Restate word for word the lines beginning at the one that contains "strokes = []" and ending at the one that contains "from mathutils.geometry import"; include both and nothing else.

| INPUT RECORDS |
○ ○ ○ ○ ○
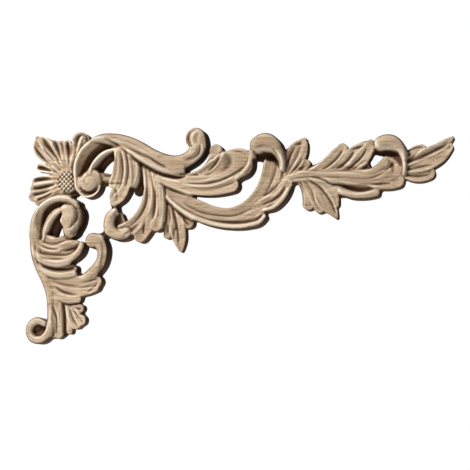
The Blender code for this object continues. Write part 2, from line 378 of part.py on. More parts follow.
def build():
    for old in list(bpy.data.objects):
        bpy.data.objects.remove(old, do_unlink=True)
    part_collection = bpy.data.collections.new("wooden_corner_onlay")
    stroke_collection = bpy.data.collections.new("strokes")
    cutter_collection = bpy.data.collections.new("cutters")
    for collection in (part_collection, stroke_collection, cutter_collection):
        bpy.context.scene.collection.children.link(collection)

    strokes = []
    for number, (name, (hollow, stations)) in enumerate(STROKES.items()):
        back = BACK_OVERRUN + BACK_STEP * number
        strokes.append(loft(name, stroke_sections(stations, hollow, back), stroke_collection))
    first = strokes.pop(0)
    stroke_collection.objects.unlink(first)
    part_collection.objects.link(first)
    first.name = "corner_onlay"
    for stroke in strokes:
        as_guide(stroke)
    cutter = back_cutter(cutter_collection)
    as_guide(cutter)

    join = first.modifiers.new("join_strokes", "BOOLEAN")
    join.operation = "UNION"
    join.solver = "EXACT"
    join.operand_type = "COLLECTION"
    join.collection = stroke_collection
    cut = first.modifiers.new("flat_back", "BOOLEAN")
    cut.operation = "DIFFERENCE"
    cut.solver = "EXACT"
    cut.object = cutter
    flat = first.modifiers.new("join_flat_faces", "DECIMATE")
    flat.decimate_type = "DISSOLVE"
    flat.angle_limit = math.radians(FLAT_ANGLE)
    first.data.materials.append(wood_material())


build()
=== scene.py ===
import math

import bmesh
import bpy
import numpy as np
from mathutils import Matrix, Vector
from mathutils.geometry import delaunay_2d_cdt


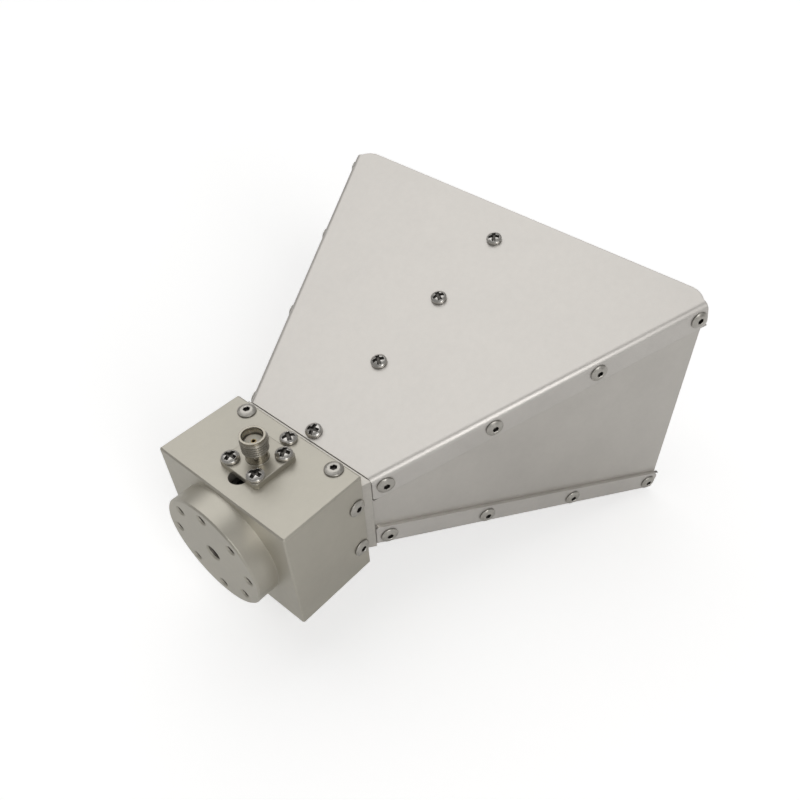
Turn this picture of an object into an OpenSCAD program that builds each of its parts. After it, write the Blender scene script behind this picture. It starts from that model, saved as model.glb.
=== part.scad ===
// Double-ridged broadband horn antenna: machined feed block, throat frame, two folded
// covers, two side panels, two tapered ridges and a coaxial flange jack, all screwed up.
// X runs along the boresight, Z is up, and the origin is the middle of the mounting face.

/* [Feed block] */
// Width of the feed block across Y
block_w = 43; // [42:0.5:60]
// Height of the feed block
block_h = 34; // [33:0.5:48]
// Length of the feed block along the boresight, without its rear boss
block_l = 24; // [24:0.5:36]
// Diameter of the round rear boss
boss_d = 31.5; // [30:0.5:40]
// Thickness of the rear boss
boss_t = 6; // [5:0.5:12]
// Width of the waveguide channel
guide_w = 28.8; // [26:0.2:30]
// Height of the waveguide channel
guide_h = 18.2; // [17:0.2:19]

/* [Mounting pattern] */
// Diameter of the circle that the mounting holes lie on
bolt_circle_d = 25; // [22:0.5:26]
// Number of mounting holes
bolt_count = 8; // [4:1:8]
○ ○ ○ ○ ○
| COMPLETE RESPONSE |
    strokes = []
    for number, (name, (hollow, stations)) in enumerate(STROKES.items()):
        back = BACK_OVERRUN + BACK_STEP * number
        strokes.append(loft(name, stroke_sections(stations, hollow, back), stroke_collection))
    first = strokes.pop(0)
    stroke_collection.objects.unlink(first)
    part_collection.objects.link(first)
    first.name = "corner_onlay"
    for stroke in strokes:
        as_guide(stroke)
    cutter = back_cutter(cutter_collection)
    as_guide(cutter)

    join = first.modifiers.new("join_strokes", "BOOLEAN")
    join.operation = "UNION"
    join.solver = "EXACT"
    join.operand_type = "COLLECTION"
    join.collection = stroke_collection
    cut = first.modifiers.new("flat_back", "BOOLEAN")
    cut.operation = "DIFFERENCE"
    cut.solver = "EXACT"
    cut.object = cutter
    flat = first.modifiers.new("join_flat_faces", "DECIMATE")
    flat.decimate_type = "DISSOLVE"
    flat.angle_limit = math.radians(FLAT_ANGLE)
    first.data.materials.append(wood_material())


build()
=== scene.py ===
import math

import bmesh
import bpy
import numpy as np
from mathutils import Matrix, Vector
from mathutils.geometry import delaunay_2d_cdt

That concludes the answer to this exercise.